Answering a question about pension pots being passed on when someone dies

As you know SIPPs may be liable for Inheritance tax of 40% from 6th April 2027. Will beneficiaries be able to retain the passed over SIPP after paying 40% inheritance tax?

Say, if I specify in my will that my SIPP is to be divided into four beneficiaries, can all four beneficiaries keep the investment under their own SIPP after paying 40% inheritance tax? Of course, they will pay income tax after they withdraw money from the passed over SIPP. Is this possible?

Ashwani 


Rachel Vahey, AJ Bell Head of Public Policy, says:

It seems inevitable that IHT (inheritance tax) will apply to any unused pensions on death after 6 April 2027. HMRC recently shared more information on how they see this working in practice, although many unanswered questions remain.

It’s important to remember, that although pensions will be brought into the estate when working out how much (if any) IHT is due, they won’t always have to be paid to the people set out by the will.

At the moment, most pension schemes pay death benefits under the trustees ‘discretion’. This means the trustees of the pension, most pensions are set up under trusts or trust-like structures, decide who should inherit the pension. The pension saver can complete a nomination or expression of wish form saying who they would like the pension to go to, but the trustees have the final decision.

So, the pension won’t necessarily be paid to the same people who will receive assets through the will.

EXECUTORS ARE RESPONSIBLE FOR WORKING OUT IHT DUE

When the pension saver dies, the executors of their will or personal representatives are responsible for working out what, if any, IHT is due. The personal representatives usually have to pay the full IHT and can do so using other assets in the estate – for example a bank account.

Once the IHT position has been finalised they will tell the pension scheme, and the pension scheme will then pay out the pension benefits to the pension beneficiaries. If the personal representatives pay the IHT, no IHT will be deducted from the pension before it’s passed to the beneficiary.

The beneficiary can take the pension either as a lump sum or they may be able to set up a drawdown plan and withdraw money when they want.

If the pension saver dies aged 75 or over then the beneficiary will have to pay income tax on the lump sum or on any withdrawals from drawdown. If the pension saver was younger than 75 then there usually is no income tax to pay.

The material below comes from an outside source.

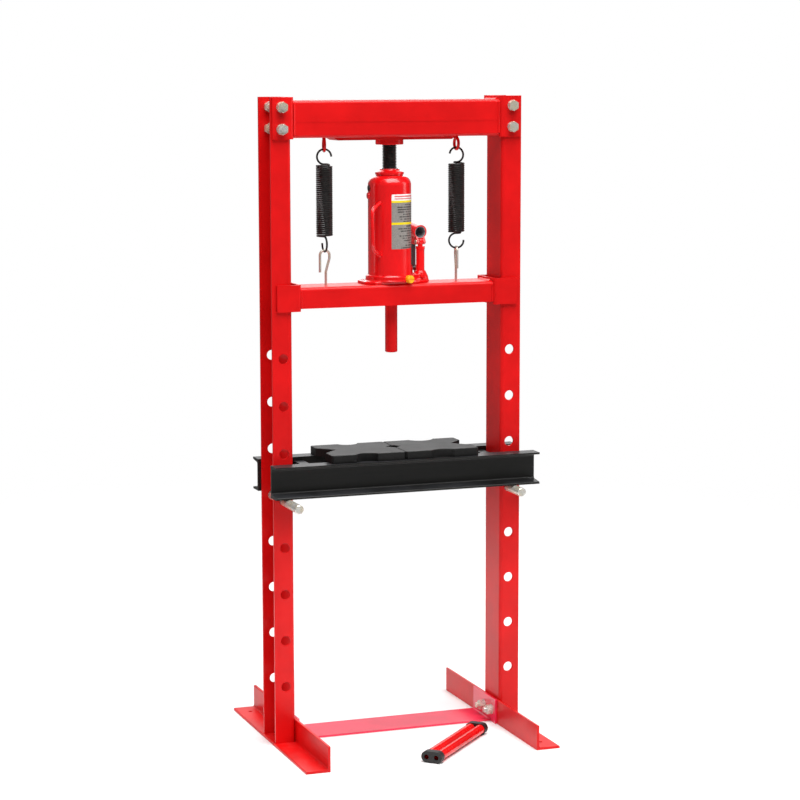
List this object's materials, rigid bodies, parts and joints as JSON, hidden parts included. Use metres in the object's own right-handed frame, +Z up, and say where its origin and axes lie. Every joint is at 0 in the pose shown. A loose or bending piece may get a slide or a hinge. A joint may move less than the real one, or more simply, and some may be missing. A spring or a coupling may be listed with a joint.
{
  "type": "hydraulic shop press",
  "caption": "Upright H-frame shop press: channel uprights, spring-returned slide beam carrying a bottle jack with a hand pump, and a pinned bed with notched arbor plates.",
  "frame": {"origin": "on the floor, midway between the two uprights and midway along the feet, on the underside of the strap that joins the feet", "axes": "+Z up, +X to the right of someone working the press, who stands on the -Y side"},
  "size_m": [0.566, 0.5259, 1.3],
  "materials": {
    "red_paint": "gloss enamel over rolled steel",
    "brace_paint": "gloss enamel on flat strap",
    "jack_paint": "wet-look gloss enamel over castings and a drawn shell",
    "zinc": "bright zinc plate",
    "black_steel": "oiled black oxide",
    "black_paint": "semi-gloss black enamel",
    "polished_steel": "ground and polished",
    "grey_steel": "plain rolled bar",
    "black_rubber": "matte",
    "grip_rubber": "moulded, slightly shiny",
    "tube_paint": "gloss enamel",
    "label_film": "printed film",
    "orange_paint": "gloss enamel"
  },
  "bodies": {
    "frame": {"left_upright": "red_paint", "right_upright": "red_paint", "left_foot": "red_paint", "right_foot": "red_paint", "left_crown_bracket": "red_paint", "right_crown_bracket": "red_paint", "crown_beam": "red_paint", "crown_welds": "red_paint", "crown_stiffener": "red_paint", "jack_head_socket": "red_paint", "spring_eyes": "red_paint", "crown_bolts": "zinc", "crown_nuts": "zinc", "crown_washers": "zinc", "cross_brace": "brace_paint", "brace_bolts": "zinc", "brace_nuts": "zinc", "left_spring": "black_steel", "right_spring": "black_steel"},
    "carriage": {"slide_beam": "red_paint", "left_slide_guide": "red_paint", "right_slide_guide": "red_paint", "slide_welds": "red_paint", "press_rod": "red_paint", "spring_hooks": "zinc", "spring_hook_nuts": "zinc", "jack_base": "jack_paint", "jack_tank": "jack_paint", "jack_cylinder": "polished_steel", "jack_top_nut": "jack_paint", "gland_seal": "black_rubber", "filler_plug": "black_rubber", "level_plug": "jack_paint", "carry_handle": "jack_paint", "tank_label": "label_film", "pump_cylinder": "jack_paint", "pump_link": "grey_steel", "link_pins": "zinc", "overload_valve": "zinc", "valve_balls": "polished_steel"},
    "ram": {"jack_ram": "polished_steel", "ram_seal": "black_rubber"},
    "screw": {"extension_screw": "black_steel"},
    "pump_lever": {"handle_socket": "jack_paint", "socket_pin": "zinc"},
    "plunger": {"pump_plunger": "jack_paint", "plunger_seal": "black_rubber"},
    "release_screw": {"release_valve": "orange_paint"},
    "bed": {"front_bed_channel": "black_paint", "rear_bed_channel": "black_paint", "bed_spacers": "black_paint"},
    "left_plate": {"left_arbor_plate": "black_paint"},
    "right_plate": {"right_arbor_plate": "black_paint"},
    "left_pin": {"left_bed_pin": "zinc"},
    "right_pin": {"right_bed_pin": "zinc"},
    "handle_pair": {"far_handle_cap": "grip_rubber", "rear_handle_tube": "tube_paint"},
    "handle_tube": {"front_handle_tube": "tube_paint"},
    "handle_cap": {"near_handle_cap": "grip_rubber"}
  },
  "joints": [
    {"name": "carriage_slide", "type": "slide", "parent": "frame", "child": "carriage", "axis": [0, 0, -1], "range_m": [0, 0.15], "stiffness_N_per_m": 2600, "springref_m": -0.08, "deforming": ["left_spring", "right_spring"]},
    {"name": "ram_slide", "type": "slide", "parent": "carriage", "child": "ram", "axis": [0, 0, 1], "range_m": [0, 0.15]},
    {"name": "screw_slide", "type": "slide", "parent": "ram", "child": "screw", "axis": [0, 0, -1], "range_m": [0, 0.044]},
    {"name": "pump_lever_hinge", "type": "hinge", "parent": "carriage", "child": "pump_lever", "pos_m": [0.05981, 0.03286, 1.008], "axis": [-0.9959, -0.0906, 0], "range_deg": [-4, 24]},
    {"name": "plunger_slide", "type": "slide", "parent": "carriage", "child": "plunger", "axis": [0, 0, 1], "range_m": [-0.004, 0.016]},
    {"name": "release_turn", "type": "hinge", "parent": "carriage", "child": "release_screw", "pos_m": [0.0245, -0.0435, 0.936], "axis": [0.2419, -0.9703, 0], "range_deg": [0, 540]},
    {"name": "bed_lift", "type": "slide", "parent": "frame", "child": "bed", "axis": [0, 0, 1], "range_m": [0, 0.025]},
    {"name": "left_plate_lift", "type": "slide", "parent": "bed", "child": "left_plate", "axis": [0, 0, 1], "range_m": [0, 0.018]},
    {"name": "right_plate_lift", "type": "slide", "parent": "bed", "child": "right_plate", "axis": [0, 0, 1], "range_m": [0, 0.018]},
    {"name": "left_pin_pull", "type": "slide", "parent": "frame", "child": "left_pin", "axis": [0, -1, 0], "range_m": [0, 0.16]},
    {"name": "right_pin_pull", "type": "slide", "parent": "frame", "child": "right_pin", "axis": [0, -1, 0], "range_m": [0, 0.19]},
    {"name": "handle_lift", "type": "slide", "parent": "frame", "child": "handle_pair", "axis": [0, 0, 1], "range_m": [0, 0.25]},
    {"name": "handle_tube_draw", "type": "slide", "parent": "handle_pair", "child": "handle_tube", "axis": [-0.6997, -0.7145, 0], "range_m": [0, 0.2]},
    {"name": "handle_cap_pull", "type": "slide", "parent": "handle_tube", "child": "handle_cap", "axis": [-0.6997, -0.7145, 0], "range_m": [0, 0.03]}
  ],
  "couplings": [
    {"joint": "ram_slide", "follows": "carriage_slide", "ratio": 1},
    {"joint": "plunger_slide", "follows": "pump_lever_hinge", "m_per_rad": 0.033}
  ]
}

Alternatively, the beneficiary of the pension may be able to ask the pension scheme to deduct the IHT owed from the pension directly from the pension scheme. In this situation, the pension scheme will deduct the IHT before paying any lump sum or setting up a drawdown plan.

Where it can get more confusing is where the beneficiaries of the pension are different to the beneficiaries of the will, as steps will need to be taken to make sure each party pays a fair share of IHT.

OTHER CONSIDERATIONS

A few other things. Remember that any assets passed to a spouse or civil partner are free from inheritance tax. And only assets over and above the nil rate band (and residence nil rate band where applicable) are subject to inheritance tax. If the IHT is to be paid from the pension scheme, then any remaining nil rate band will be split proportionately between each pension scheme and the remaining assets in the estate.

Bringing pensions into the estate for IHT is a complex approach, and I still very much hope the Government changes its mind and chooses a different way to treat pensions on death. It will certainly save personal representatives and pension beneficiaries a lot of administrative headaches.